Entender essa lógica com o olhar de quem não foi ao limite do desprendimento é
exercício inútil.
Em
2005, quando torcedores provocaram atos de vandalismo depois da conquista da
Libertadores pelo São Paulo, vi uma banca de revistas ser destruída em segundos
na base dos pontapés. A banca ganhou o formato de um número “8”, e logo foi
invadida. A destruição era parte da festa. De onde eu estava, via as pessoas
entrando na banca, parte delas com camisas oficiais de seu time, e levando o
que cabia nas mãos: revistas, jornais, maços de cigarros, brindes.
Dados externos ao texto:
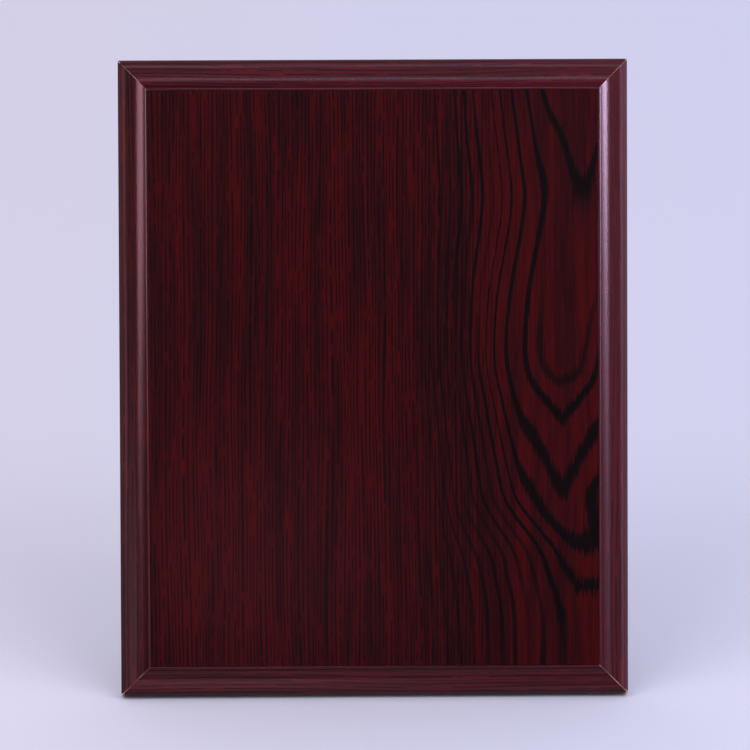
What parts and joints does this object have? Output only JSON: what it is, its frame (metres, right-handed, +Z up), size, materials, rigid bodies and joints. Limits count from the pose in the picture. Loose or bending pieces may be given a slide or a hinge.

No mesmo
instante, um catador de material reciclável, que passava pelo mesmo local
sempre naquele horário, atravessou a bagunça com um olhar de estranhamento. Não
só não aproveitou a chance de engordar o bolso surrado como balançou a cabeça
em reprimenda aos espertalhões – que levavam num braço o que ele levaria uma
noite para recolher em forma de latinhas de cerveja ou refrigerantes.
Num
mundo tão competitivo e de oportunidades tão escassas, a rejeição da própria
sorte parece algo difícil de se entender. “Mas a vida real não é entendível”,
escreveu certa vez Guimarães Rosa. Como esta, a história do casal que recusou a
própria sorte mostra que, nas ruas (ou no sertão, ou no deserto dos irmãos
Coen), a sobrevivência não é alcançada pelas portas do oportunismo. As buscas
(e a recompensa) são sempre outras – e não parecem perceptíveis a olhos nus.